Earlier this fall, the Indian River Central School District in Jefferson County identified lead contamination in five sites around the district. Last month, state law went into effect requiring all schools test their drinking water for the toxic material. Lead is extremely harmful to young children, often leading to lower IQ’s, behavioral problems and even brain damage.

Fred Hauk, Health and Safety head with BOCES says he and his staff started testing schools in their region this summer when students were gone. They was checking to see if water pouring out of kitchen and bathroom faucets and water fountains had levels of lead over 15 parts per billion.

According to Hauk, after the first tests, about 4 percent of the schools had drinking water with those lead levels or more.

“I guess the best way I could explain it to you as to what 15 parts per billion is, if you were to fill an eyedropper with red food dye and drop those 15 drops into a swimming pool, that’s what 15 parts per billion is. “

James Koch, superintendent of Indian River Central School District, says the sources of contamination at the five sites were the faucets themselves -  not the school’s main water sources.  

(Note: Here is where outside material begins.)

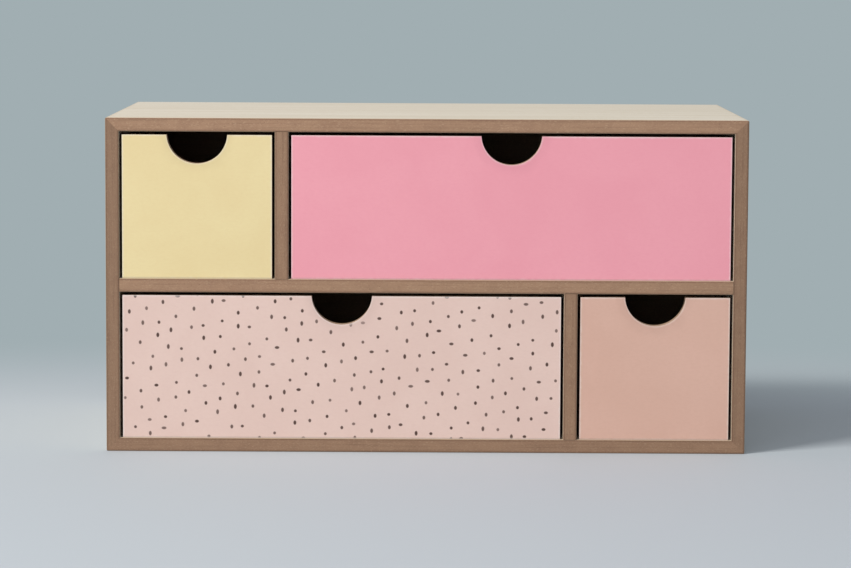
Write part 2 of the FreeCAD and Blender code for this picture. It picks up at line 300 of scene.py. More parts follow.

“We immediately took all five out of service. One is permanently out of service, three have the faucets replaced and will be retested and the forth one we’re waiting for parts to come in.”

Koch says Indian River and other school districts are now turning their attention to sites around schools that aren’t obviously open to students and staff.

“Like janitor sop sinks need to be tested. You can fill a Gatorade bottle up in there so we need to start looking there,” said Koch.

All school districts in the state are expected to complete their lead testing by October 31.